My sister and I were chatting about how great it will be when I visit when the time is right, and the kind of things I’d like to do while I’m there. While chatting I was telling her about a conversation I had with my daughter who is an adventure hiker, cartoonist and illustrator. She’s likely to be hiking in remote places, so our meeting up could be a bit interesting. I’d told my daughter that I’d be happy to travel and meet up with her and her husband at a town near where she’d be hiking. Telling my sister this, she thought that would be awesome so I added wouldn’t it be great to spend a day actually hiking with them. Hanging out in their natural environment (heh).
I started to think about what that would require of me and the obvious first thing is being able to walk for much longer distances than I’ve ever done before. Why not train to do a 5k walk, and take it from there? Sure, 5k wouldn’t be enough for a full day’s hike, but it would be a good starting point. If I can achieve that, I can keep training towards longer walks.
After my chat with my sister, I was so excited about the idea that I posted on Facebook about my idea to train for a 5k walk so I could do some hiking with my daughter when I visit the USA. The support I received was great. One friend said “That sounds like a wonderful idea, a way to focus energy, decrease stress, and improve fitness. You go girl!”. That pretty much sums up my thoughts too. It ticks all the boxes for something constructive I can work on while Rod is in treatment and recovering. It’ll help with feeling less stressed, and geez, wouldn’t it be great to be able to walk longer than I currently do with maybe more flexibility and less pain.
I’ve been reading up on training for a 5k walk and most of these are short 5-8wk training schedules that don’t look much different to my own strength training schedule with the exception that the days I’m not doing weight training, I’d be walking for x number of minutes that gradually increases. Saturdays are for walking a specific mile target and Sundays are all about walking for an hour, but not at a difficult pace and with rest breaks if needed. Since I’m not in a rush, I can stretch out the time scale easily. I can do this!

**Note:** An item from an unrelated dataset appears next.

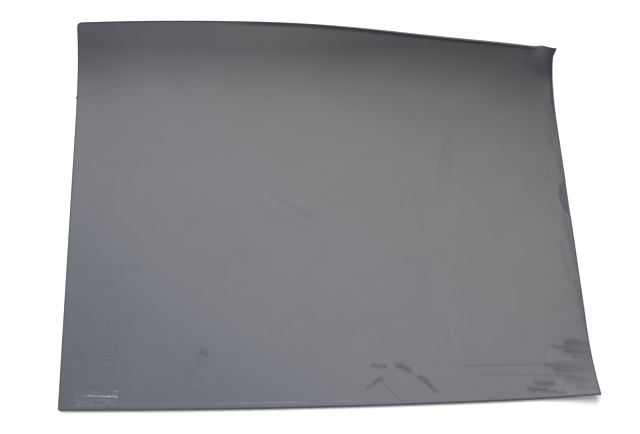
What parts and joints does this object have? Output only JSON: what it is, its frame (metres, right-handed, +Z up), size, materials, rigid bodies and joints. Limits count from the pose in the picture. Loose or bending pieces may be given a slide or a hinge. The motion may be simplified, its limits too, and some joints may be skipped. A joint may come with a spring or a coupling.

I’m starting with walking 10 minutes each day because that’s my pain limit (when my hips start hurting). The training things I’ve seen start at 15 minutes. I’ll move on to that after a week or two. If that’s too hard at first, I’ll make it 12 minutes. This is in addition to getting my regular step goal throughout the day, at least until I’m able to walk for longer time periods.
I also think Rod might enjoy the weekend walks. He’s currently doing 1km walks every day even now on the treadmill. I’ll be using the treadmill for most of my daily timed walks as well.
I have no plans to do any official walks at this point. It’s purely to see if I can do this, for the personal challenge, and to be able to spend some time hiking with my daughter. Meanwhile it has lots of other benefits!